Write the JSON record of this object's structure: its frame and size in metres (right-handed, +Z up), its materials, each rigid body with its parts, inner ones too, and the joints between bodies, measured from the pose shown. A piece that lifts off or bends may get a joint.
--
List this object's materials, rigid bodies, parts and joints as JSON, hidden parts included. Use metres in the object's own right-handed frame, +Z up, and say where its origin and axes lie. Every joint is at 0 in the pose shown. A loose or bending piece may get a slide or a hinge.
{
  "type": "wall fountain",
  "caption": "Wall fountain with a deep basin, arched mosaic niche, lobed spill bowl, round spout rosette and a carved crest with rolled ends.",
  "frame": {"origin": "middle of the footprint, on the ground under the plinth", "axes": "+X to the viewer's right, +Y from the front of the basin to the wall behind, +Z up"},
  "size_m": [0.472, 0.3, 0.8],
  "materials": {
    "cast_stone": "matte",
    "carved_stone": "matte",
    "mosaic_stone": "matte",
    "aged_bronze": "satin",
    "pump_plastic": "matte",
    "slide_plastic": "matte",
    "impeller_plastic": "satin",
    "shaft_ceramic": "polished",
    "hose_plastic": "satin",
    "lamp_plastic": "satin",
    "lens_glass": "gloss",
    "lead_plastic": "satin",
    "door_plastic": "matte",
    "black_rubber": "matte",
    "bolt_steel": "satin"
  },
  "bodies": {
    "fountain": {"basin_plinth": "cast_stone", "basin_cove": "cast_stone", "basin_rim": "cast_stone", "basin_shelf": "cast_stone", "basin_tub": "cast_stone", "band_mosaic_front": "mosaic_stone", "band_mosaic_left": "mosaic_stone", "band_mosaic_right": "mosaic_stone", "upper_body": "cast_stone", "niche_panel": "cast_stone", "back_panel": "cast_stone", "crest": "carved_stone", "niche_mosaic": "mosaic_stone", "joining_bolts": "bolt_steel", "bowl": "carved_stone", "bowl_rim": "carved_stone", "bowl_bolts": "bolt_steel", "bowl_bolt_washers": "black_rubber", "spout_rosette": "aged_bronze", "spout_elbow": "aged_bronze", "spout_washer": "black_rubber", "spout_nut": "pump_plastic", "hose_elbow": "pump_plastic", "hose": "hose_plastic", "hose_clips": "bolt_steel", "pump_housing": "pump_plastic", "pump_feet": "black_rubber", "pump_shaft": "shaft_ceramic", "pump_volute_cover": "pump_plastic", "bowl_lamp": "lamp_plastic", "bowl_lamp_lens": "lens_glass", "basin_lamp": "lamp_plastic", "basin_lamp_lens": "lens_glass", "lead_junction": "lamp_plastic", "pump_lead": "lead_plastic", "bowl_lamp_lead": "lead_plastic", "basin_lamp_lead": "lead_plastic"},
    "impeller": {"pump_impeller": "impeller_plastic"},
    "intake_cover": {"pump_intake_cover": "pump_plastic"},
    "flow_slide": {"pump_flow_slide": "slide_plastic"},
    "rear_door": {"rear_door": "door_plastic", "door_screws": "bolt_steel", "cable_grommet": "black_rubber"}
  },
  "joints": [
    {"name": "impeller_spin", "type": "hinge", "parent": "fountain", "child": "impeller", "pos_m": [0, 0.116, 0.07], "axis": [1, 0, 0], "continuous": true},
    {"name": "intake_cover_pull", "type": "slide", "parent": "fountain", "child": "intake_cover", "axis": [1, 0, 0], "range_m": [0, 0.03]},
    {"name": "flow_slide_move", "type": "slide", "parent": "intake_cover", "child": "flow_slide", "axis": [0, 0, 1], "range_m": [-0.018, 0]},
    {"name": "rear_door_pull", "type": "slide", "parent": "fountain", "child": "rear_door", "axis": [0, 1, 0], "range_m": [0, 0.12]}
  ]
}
---
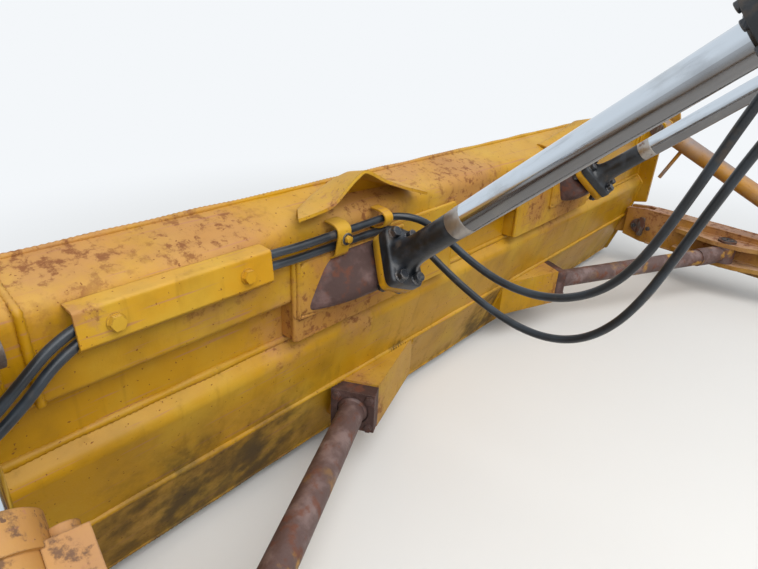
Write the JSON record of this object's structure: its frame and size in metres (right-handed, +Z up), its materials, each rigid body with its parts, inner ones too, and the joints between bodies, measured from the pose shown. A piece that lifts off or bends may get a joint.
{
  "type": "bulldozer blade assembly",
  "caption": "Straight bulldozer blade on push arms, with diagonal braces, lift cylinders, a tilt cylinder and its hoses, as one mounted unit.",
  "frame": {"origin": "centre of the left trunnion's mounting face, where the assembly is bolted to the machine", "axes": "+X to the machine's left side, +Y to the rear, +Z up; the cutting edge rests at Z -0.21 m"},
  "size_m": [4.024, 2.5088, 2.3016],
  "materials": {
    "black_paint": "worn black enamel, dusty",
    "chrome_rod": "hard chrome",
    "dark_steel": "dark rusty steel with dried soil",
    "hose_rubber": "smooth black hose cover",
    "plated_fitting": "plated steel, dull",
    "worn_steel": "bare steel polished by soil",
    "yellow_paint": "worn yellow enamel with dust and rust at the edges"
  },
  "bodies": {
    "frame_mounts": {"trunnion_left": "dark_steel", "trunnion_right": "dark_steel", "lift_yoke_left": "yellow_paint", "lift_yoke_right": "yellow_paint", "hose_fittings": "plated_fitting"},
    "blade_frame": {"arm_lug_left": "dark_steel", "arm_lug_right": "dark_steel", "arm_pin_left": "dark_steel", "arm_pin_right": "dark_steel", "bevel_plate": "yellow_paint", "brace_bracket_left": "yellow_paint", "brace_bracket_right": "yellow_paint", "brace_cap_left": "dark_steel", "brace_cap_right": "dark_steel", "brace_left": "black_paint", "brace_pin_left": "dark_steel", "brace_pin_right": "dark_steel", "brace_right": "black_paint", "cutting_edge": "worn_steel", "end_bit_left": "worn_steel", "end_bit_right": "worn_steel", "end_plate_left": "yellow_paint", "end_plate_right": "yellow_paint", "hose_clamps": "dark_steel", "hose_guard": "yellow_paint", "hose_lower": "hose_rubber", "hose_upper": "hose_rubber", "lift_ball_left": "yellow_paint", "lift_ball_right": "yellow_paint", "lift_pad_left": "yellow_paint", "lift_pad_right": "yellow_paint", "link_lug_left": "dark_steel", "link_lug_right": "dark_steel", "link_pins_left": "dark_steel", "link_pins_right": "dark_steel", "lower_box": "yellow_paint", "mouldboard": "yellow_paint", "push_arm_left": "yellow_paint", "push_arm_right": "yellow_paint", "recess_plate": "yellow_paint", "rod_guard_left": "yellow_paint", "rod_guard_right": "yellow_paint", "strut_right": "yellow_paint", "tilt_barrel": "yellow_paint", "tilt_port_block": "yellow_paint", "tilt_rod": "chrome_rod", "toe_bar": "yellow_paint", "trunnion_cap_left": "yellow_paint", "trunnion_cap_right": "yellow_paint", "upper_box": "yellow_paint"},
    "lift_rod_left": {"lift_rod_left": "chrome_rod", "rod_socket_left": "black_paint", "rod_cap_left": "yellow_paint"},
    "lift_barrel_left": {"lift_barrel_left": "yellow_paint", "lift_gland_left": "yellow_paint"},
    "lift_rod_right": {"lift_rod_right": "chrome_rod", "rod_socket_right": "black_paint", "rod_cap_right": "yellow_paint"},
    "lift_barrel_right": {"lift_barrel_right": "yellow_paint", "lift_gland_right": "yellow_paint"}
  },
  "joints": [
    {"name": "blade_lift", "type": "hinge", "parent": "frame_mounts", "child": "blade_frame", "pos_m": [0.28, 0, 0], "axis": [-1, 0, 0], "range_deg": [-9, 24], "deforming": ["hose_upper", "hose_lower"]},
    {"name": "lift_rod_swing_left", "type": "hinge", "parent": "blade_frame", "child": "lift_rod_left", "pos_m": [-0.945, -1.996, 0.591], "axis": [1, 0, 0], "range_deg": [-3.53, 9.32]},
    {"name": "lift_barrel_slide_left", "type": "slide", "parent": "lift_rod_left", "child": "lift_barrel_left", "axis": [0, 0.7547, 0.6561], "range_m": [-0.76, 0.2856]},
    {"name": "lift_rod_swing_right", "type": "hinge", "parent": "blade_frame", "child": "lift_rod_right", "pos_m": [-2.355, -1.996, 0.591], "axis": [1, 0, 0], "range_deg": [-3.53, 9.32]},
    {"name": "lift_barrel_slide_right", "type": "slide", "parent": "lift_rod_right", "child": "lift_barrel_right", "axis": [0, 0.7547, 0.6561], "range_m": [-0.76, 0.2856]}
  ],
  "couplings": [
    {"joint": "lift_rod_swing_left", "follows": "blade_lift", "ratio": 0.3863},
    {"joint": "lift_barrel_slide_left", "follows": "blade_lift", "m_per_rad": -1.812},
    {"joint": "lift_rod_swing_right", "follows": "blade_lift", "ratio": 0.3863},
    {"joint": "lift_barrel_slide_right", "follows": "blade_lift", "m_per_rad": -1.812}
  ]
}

Required work:
Copy every line of the listing where the word "with" appears.

Result of this exercise:
Write the JSON record of this object's structure: its frame and size in metres (right-handed, +Z up), its materials, each rigid body with its parts, inner ones too, and the joints between bodies, measured from the pose shown. A piece that lifts off or bends may get a joint.
  "caption": "Wall fountain with a deep basin, arched mosaic niche, lobed spill bowl, round spout rosette and a carved crest with rolled ends.",
Write the JSON record of this object's structure: its frame and size in metres (right-handed, +Z up), its materials, each rigid body with its parts, inner ones too, and the joints between bodies, measured from the pose shown. A piece that lifts off or bends may get a joint.
  "caption": "Straight bulldozer blade on push arms, with diagonal braces, lift cylinders, a tilt cylinder and its hoses, as one mounted unit.",
    "dark_steel": "dark rusty steel with dried soil",
    "yellow_paint": "worn yellow enamel with dust and rust at the edges"